● **WHAT IS REQUIRED**
Output each line of the material exactly as it stands.

● **COLLECTED DATA**
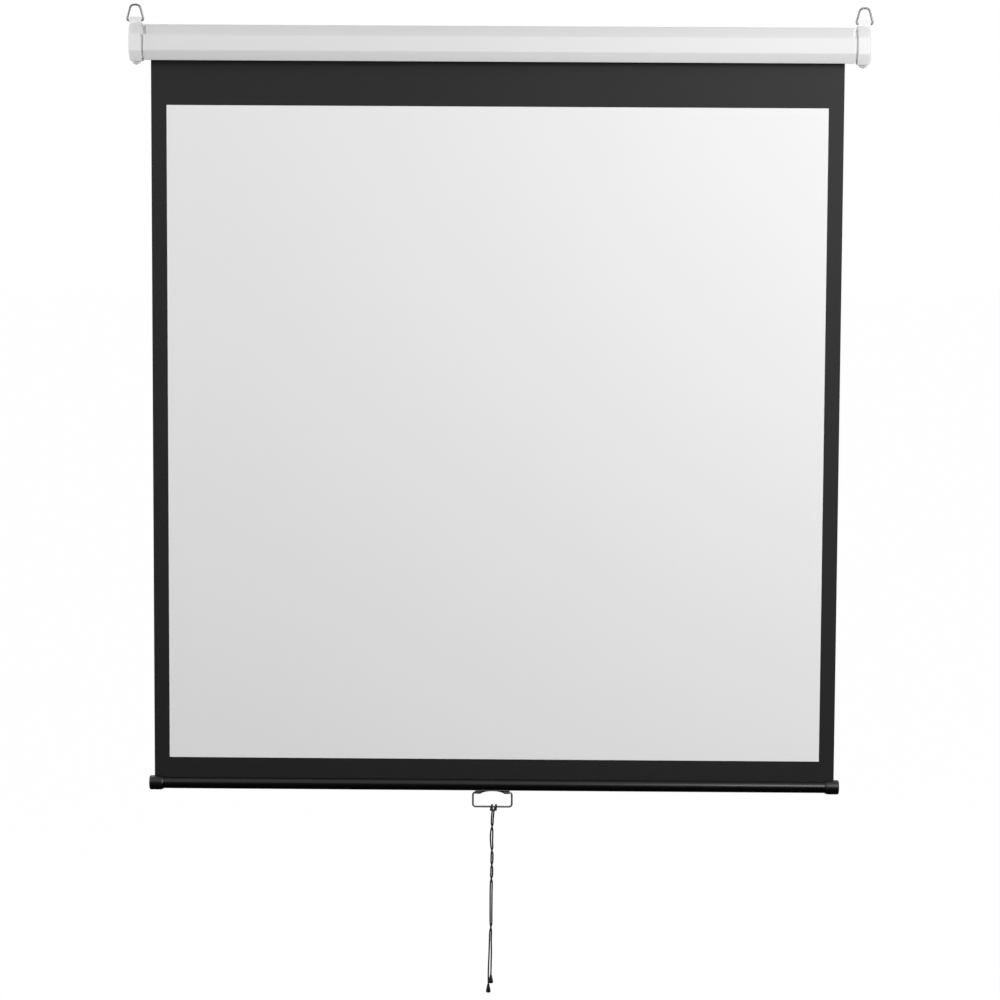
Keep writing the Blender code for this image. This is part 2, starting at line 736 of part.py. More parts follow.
def turns_on_roller():
    """The turns of sheet that never leave the roller, as one spiral strip."""
    steps = int(TURNS_LEFT * 28)
    angles = np.linspace(0, 2 * math.pi * TURNS_LEFT, steps + 1)
    sides = []
    for edge in (SHEET_THICKNESS / 2, -SHEET_THICKNESS / 2):
        radii = ROLL_RADIUS - TURN_PITCH * angles / (2 * math.pi) + edge
        sides.append([(r * math.cos(a), r * math.sin(a)) for r, a in zip(radii, angles)])
    outline = sides[0] + sides[1][::-1]
    start, end = SHEET_SHIFT - SHEET_WIDTH / 2, SHEET_SHIFT + SHEET_WIDTH / 2
    roll = plate([outline], start, end, (0, ROLLER_Y, ROLLER_Z))
    return finish(roll, "sheet_turns_on_roller", VINYL)


def spring_shaft():
    """The fixed rod inside the roller, with a flat blade that the left cap holds."""
    start = CAP_END_WALL + SOCKET_DEPTH + FIT
    end = HEAD_FROM_END + HEAD_THICKNESS + PLUG_LENGTH + SPRING_LENGTH + ANCHOR_LENGTH
    overlap = 2 * BLADE_THICKNESS
    shaft = as_mesh(turned(rod(SHAFT_RADIUS, 0, end - start), roller_place(-1, start), (1, 0, 0), 24))
    blade = rectangle(BLADE_THICKNESS, -BLADE_HEIGHT / 2, BLADE_HEIGHT / 2, 0)
    join(shaft, prism(blade, from_end(-1, CAP_END_WALL + FIT), from_end(-1, start + overlap),
                      (0, ROLLER_Y, ROLLER_Z)))
    return finish(shaft, "spring_shaft", STEEL)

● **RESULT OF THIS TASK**
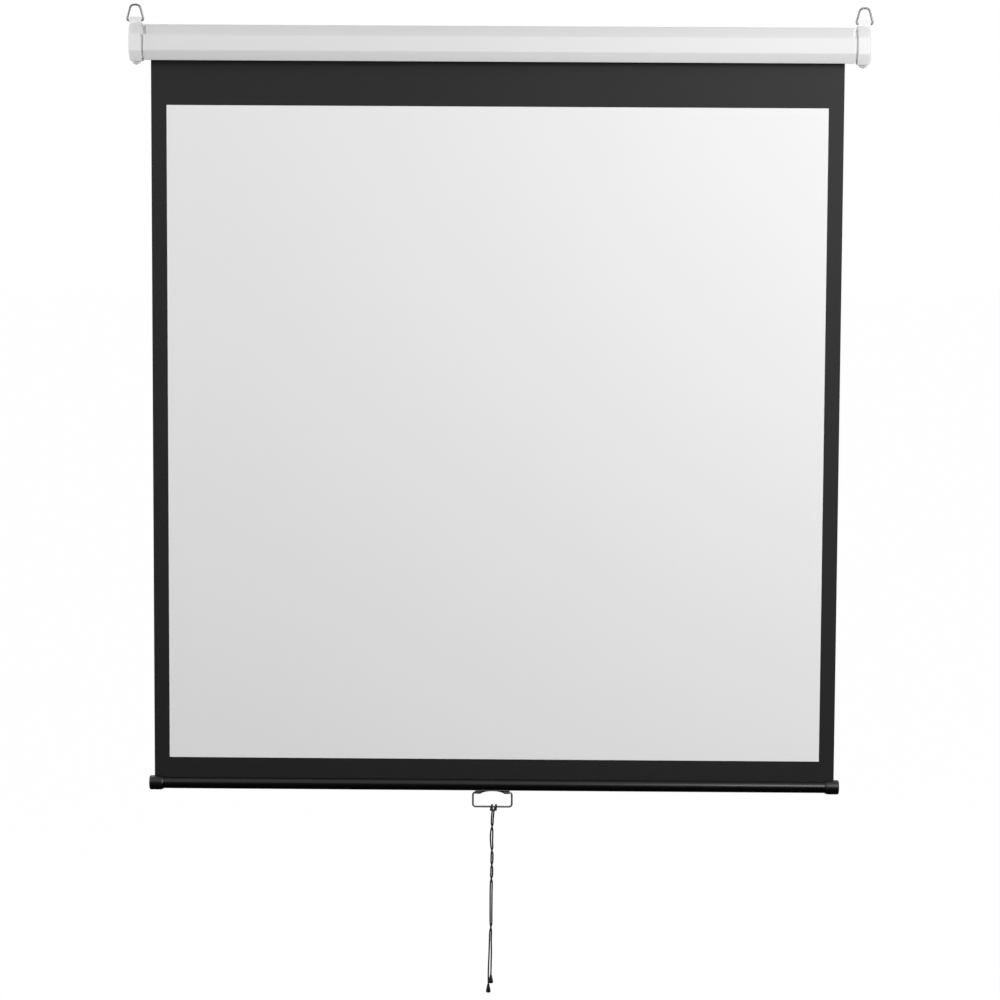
Keep writing the Blender code for this image. This is part 2, starting at line 736 of part.py. More parts follow.
def turns_on_roller():
    """The turns of sheet that never leave the roller, as one spiral strip."""
    steps = int(TURNS_LEFT * 28)
    angles = np.linspace(0, 2 * math.pi * TURNS_LEFT, steps + 1)
    sides = []
    for edge in (SHEET_THICKNESS / 2, -SHEET_THICKNESS / 2):
        radii = ROLL_RADIUS - TURN_PITCH * angles / (2 * math.pi) + edge
        sides.append([(r * math.cos(a), r * math.sin(a)) for r, a in zip(radii, angles)])
    outline = sides[0] + sides[1][::-1]
    start, end = SHEET_SHIFT - SHEET_WIDTH / 2, SHEET_SHIFT + SHEET_WIDTH / 2
    roll = plate([outline], start, end, (0, ROLLER_Y, ROLLER_Z))
    return finish(roll, "sheet_turns_on_roller", VINYL)


def spring_shaft():
    """The fixed rod inside the roller, with a flat blade that the left cap holds."""
    start = CAP_END_WALL + SOCKET_DEPTH + FIT
    end = HEAD_FROM_END + HEAD_THICKNESS + PLUG_LENGTH + SPRING_LENGTH + ANCHOR_LENGTH
    overlap = 2 * BLADE_THICKNESS
    shaft = as_mesh(turned(rod(SHAFT_RADIUS, 0, end - start), roller_place(-1, start), (1, 0, 0), 24))
    blade = rectangle(BLADE_THICKNESS, -BLADE_HEIGHT / 2, BLADE_HEIGHT / 2, 0)
    join(shaft, prism(blade, from_end(-1, CAP_END_WALL + FIT), from_end(-1, start + overlap),
                      (0, ROLLER_Y, ROLLER_Z)))
    return finish(shaft, "spring_shaft", STEEL)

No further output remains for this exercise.